Because the individual defendants acted alone, and in secret from the rest of the law firm, with respect to the gifts, we decline to rule that such conduct by the individual defendants results in the firm’s forfeiture of its lawful fees from the date the individual defendants received the gifts.
The issue of the propriety of allowing the widow’s children individually to intervene in the action is academic and need not be addressed. Even if we were to reach the merits of the underlying claims, we would find them without merit.
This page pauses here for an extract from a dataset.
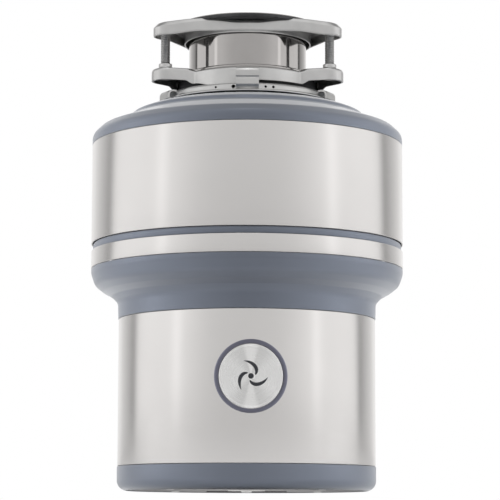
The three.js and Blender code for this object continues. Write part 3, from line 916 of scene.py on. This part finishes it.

Finally, the record shows that the court providently exercised its discretion in imposing a discovery sanction for the widow’s wilful and contumacious conduct in avoiding her deposition. The sanction imposed sufficiently mitigated the prejudice arising from this misconduct (see CPLR 3126; see generally Sage Realty Corp. v Proskauer Rose, 275 AD2d 11, 17-18 [1st Dept 2000], lv dismissed 96 NY2d 937 [2001]). Concur—Friedman, J.E, Moskowitz, Freedman and Richter, JJ.